In the second half of Yabar, Lipset argues further that men are alienated from modernity and from archaic Murik culture. Adopting the Lacanian trope of the empty signifier, a phallus symbolic, Lipset analyzes a new piece of Murik folk theatre that has as its centrepiece the masked figure of a beautiful woman. While grade-taking in the Male Cult masking ceremonies once involved older cult members having intercourse with candidates’ wives as compensation, men began substituting money earned in the market economy. Lipset then turns to the Anthropocene and men’s dialogues about climate change and rising sea levels as yet another source of alienation and emasculation.
In his afterword, Lipset focuses on men’s dual alienation in other Pacific modernities. If I am disappointed, it is because I expected a fuller comparative approach between Lipset’s psychological perspectives and those of others studying masculinities in diverse settings, where exchange demands (e.g., inflated bride prices and—among Gende women—the expectation that they will repay the debts to achieve respect and, in some cases, the inequalities of extraction industries have harshly impacted men and women, old and young, and where what happens to men affects women and vice versa (as it does everywhere, of course).
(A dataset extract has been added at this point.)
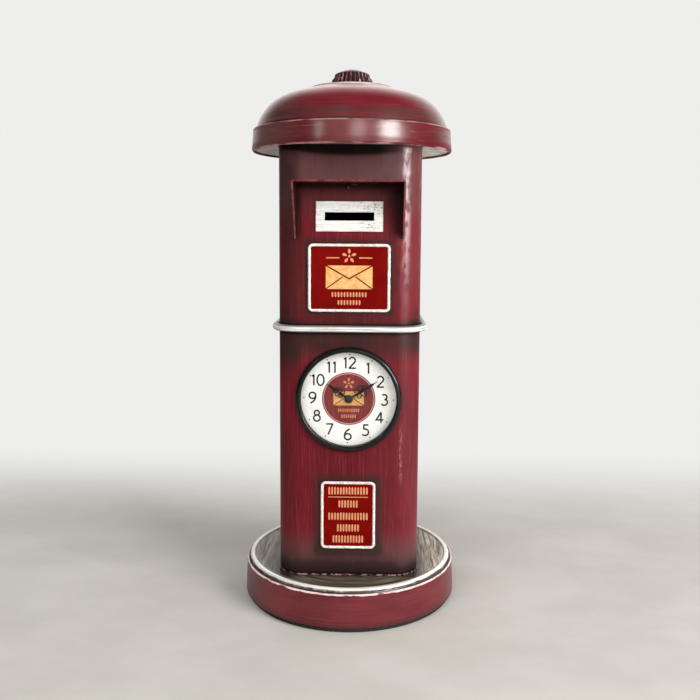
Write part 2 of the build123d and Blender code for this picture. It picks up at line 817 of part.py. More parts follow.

That Lipset would suggest, in his chapter on courtship, that the female arts students at the National Arts School in Port Moresby could, without consequence, retain their romantic ideas because they had no intention of returning home (32) ignores PNG realities where whether or not you are in town, your relatives and in-laws exact demands on you and in some cases contribute to the high rate of domestic violence among “elite” marriages.